Posted by: Michael Cohen | October 18, 2007 at 01:00 AM
Oh, I don't know. I think I see a lot of different sides in history. But for the purposes of this discussion, I am just focusing on some of the sides you don't want to look at.
I still can't over the fact that you don't even think the United States is even partly responsible for much of the misery in the Arab world. After all, there is this rather large war going on in Iraq, during which hundreds of thousands of people have apparently died, and hundreds of thousands of others have been injured or made ill, and at rates far in excess of the rate at which Iraqis were dying and getting injured and made ill before there was a war in Iraq. I would think these large effects constitute "much misery" to any fair observer. And surely it is hard to avoid the conclusion that the United States is at least partly responsible for this misery.

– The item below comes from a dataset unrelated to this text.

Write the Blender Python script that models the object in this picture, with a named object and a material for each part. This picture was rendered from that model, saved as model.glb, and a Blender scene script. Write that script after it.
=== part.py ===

And then of course there is the whole Palestinian thing. Not only have millions of Palestinians already lost their homes as a result of pre-1967 Western intervention in Palestine, but since 1967 they have seen the steady growth of facts on the ground resulting in the gradual incorporation of much of what was left into Israel. The United States has been resolute in running diplomatic interference aimed at protecting the Israelis from international law and the requirements of international community.
Of course, no one can doubt that there is plenty of misery in the Middle East caused mainly by other people in the Middle East. That's one reason I look forward to the day when we are out of the region entirely, except for those cases in which American nationals are clearly invited guests, and can leave it to the people who live there to work out their own futures.